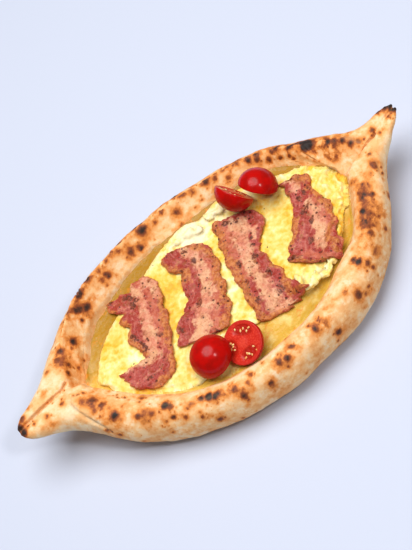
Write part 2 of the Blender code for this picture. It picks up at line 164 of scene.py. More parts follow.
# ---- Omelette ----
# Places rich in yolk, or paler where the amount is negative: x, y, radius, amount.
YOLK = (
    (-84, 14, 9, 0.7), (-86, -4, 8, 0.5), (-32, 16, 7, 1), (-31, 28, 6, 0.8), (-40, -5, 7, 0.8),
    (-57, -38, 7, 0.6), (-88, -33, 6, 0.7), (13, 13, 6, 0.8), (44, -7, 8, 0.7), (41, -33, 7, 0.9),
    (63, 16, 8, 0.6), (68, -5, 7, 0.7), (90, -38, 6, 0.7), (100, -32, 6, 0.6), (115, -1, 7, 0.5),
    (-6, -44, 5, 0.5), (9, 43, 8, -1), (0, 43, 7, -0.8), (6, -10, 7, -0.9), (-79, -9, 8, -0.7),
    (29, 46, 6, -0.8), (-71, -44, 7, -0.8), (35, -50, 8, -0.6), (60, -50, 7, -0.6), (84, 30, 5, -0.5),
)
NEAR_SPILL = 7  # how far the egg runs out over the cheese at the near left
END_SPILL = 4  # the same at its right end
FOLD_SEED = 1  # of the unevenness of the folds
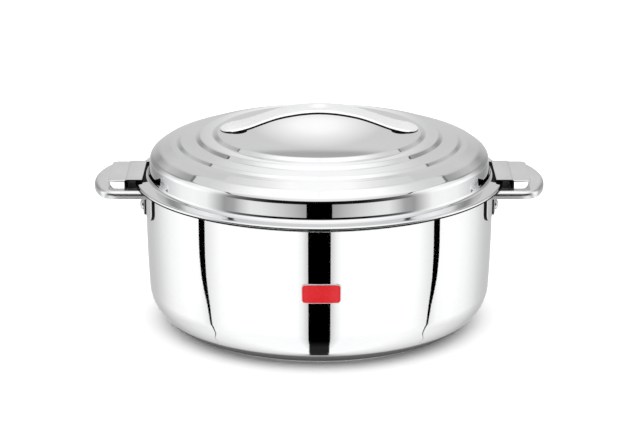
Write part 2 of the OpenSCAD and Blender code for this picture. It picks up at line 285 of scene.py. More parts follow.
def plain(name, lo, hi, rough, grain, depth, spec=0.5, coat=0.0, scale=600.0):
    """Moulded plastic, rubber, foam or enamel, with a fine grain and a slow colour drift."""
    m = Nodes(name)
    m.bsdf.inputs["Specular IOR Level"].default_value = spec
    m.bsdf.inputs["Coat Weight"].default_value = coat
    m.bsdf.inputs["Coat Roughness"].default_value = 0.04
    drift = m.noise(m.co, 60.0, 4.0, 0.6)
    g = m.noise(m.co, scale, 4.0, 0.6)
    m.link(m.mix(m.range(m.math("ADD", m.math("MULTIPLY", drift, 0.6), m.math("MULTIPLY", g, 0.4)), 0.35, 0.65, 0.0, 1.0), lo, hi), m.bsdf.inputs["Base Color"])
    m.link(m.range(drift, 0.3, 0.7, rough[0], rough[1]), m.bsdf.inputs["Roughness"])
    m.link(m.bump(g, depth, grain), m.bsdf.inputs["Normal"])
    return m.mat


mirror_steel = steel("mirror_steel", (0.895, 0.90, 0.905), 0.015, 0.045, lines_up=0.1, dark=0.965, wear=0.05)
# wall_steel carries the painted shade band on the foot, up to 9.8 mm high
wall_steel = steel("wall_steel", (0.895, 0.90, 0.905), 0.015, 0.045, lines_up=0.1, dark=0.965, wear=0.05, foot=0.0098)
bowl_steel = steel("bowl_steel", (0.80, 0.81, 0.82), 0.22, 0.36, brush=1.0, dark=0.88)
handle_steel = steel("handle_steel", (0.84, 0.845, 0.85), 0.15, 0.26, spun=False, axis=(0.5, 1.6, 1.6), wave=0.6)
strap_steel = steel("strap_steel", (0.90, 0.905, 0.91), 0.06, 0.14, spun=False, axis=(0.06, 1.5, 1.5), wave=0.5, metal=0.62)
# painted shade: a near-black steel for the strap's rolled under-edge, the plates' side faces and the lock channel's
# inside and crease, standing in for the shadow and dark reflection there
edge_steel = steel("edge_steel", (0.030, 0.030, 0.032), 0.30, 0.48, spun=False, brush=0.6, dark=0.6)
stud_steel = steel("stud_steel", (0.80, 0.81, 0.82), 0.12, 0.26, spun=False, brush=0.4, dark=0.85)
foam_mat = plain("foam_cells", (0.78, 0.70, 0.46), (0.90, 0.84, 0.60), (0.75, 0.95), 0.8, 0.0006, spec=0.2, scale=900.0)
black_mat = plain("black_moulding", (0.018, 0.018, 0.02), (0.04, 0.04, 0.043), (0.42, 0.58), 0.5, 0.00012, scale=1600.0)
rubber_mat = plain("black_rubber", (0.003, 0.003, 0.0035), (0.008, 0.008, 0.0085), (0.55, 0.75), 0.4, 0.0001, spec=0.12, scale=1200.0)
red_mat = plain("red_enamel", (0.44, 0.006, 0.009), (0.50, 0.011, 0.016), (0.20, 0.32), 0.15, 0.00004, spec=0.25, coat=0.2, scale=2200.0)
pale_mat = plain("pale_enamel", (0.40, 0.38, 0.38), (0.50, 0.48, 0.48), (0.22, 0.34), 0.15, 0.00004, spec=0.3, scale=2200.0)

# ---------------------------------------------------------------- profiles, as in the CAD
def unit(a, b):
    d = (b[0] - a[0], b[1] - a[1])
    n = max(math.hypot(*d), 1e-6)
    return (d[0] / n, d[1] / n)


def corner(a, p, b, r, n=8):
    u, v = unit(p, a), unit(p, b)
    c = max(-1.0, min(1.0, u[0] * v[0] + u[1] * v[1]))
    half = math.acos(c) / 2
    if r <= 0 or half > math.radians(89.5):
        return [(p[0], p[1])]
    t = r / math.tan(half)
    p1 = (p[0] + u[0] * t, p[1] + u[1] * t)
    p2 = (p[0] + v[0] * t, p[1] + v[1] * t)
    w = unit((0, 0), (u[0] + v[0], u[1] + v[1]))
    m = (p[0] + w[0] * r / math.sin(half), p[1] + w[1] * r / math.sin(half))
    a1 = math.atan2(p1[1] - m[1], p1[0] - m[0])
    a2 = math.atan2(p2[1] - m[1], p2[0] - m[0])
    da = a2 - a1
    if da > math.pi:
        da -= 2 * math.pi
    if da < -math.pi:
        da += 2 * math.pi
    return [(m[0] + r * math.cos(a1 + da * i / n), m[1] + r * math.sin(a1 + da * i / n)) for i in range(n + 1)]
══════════
▶ Stated goal
Your task is to quote exactly the lines beginning with the one that contains "Write part 2 of the OpenSCAD" and ending with the one that contains "return m.mat", with nothing left out or added.

▶ Finished exercise
Write part 2 of the OpenSCAD and Blender code for this picture. It picks up at line 285 of scene.py. More parts follow.
def plain(name, lo, hi, rough, grain, depth, spec=0.5, coat=0.0, scale=600.0):
    """Moulded plastic, rubber, foam or enamel, with a fine grain and a slow colour drift."""
    m = Nodes(name)
    m.bsdf.inputs["Specular IOR Level"].default_value = spec
    m.bsdf.inputs["Coat Weight"].default_value = coat
    m.bsdf.inputs["Coat Roughness"].default_value = 0.04
    drift = m.noise(m.co, 60.0, 4.0, 0.6)
    g = m.noise(m.co, scale, 4.0, 0.6)
    m.link(m.mix(m.range(m.math("ADD", m.math("MULTIPLY", drift, 0.6), m.math("MULTIPLY", g, 0.4)), 0.35, 0.65, 0.0, 1.0), lo, hi), m.bsdf.inputs["Base Color"])
    m.link(m.range(drift, 0.3, 0.7, rough[0], rough[1]), m.bsdf.inputs["Roughness"])
    m.link(m.bump(g, depth, grain), m.bsdf.inputs["Normal"])
    return m.mat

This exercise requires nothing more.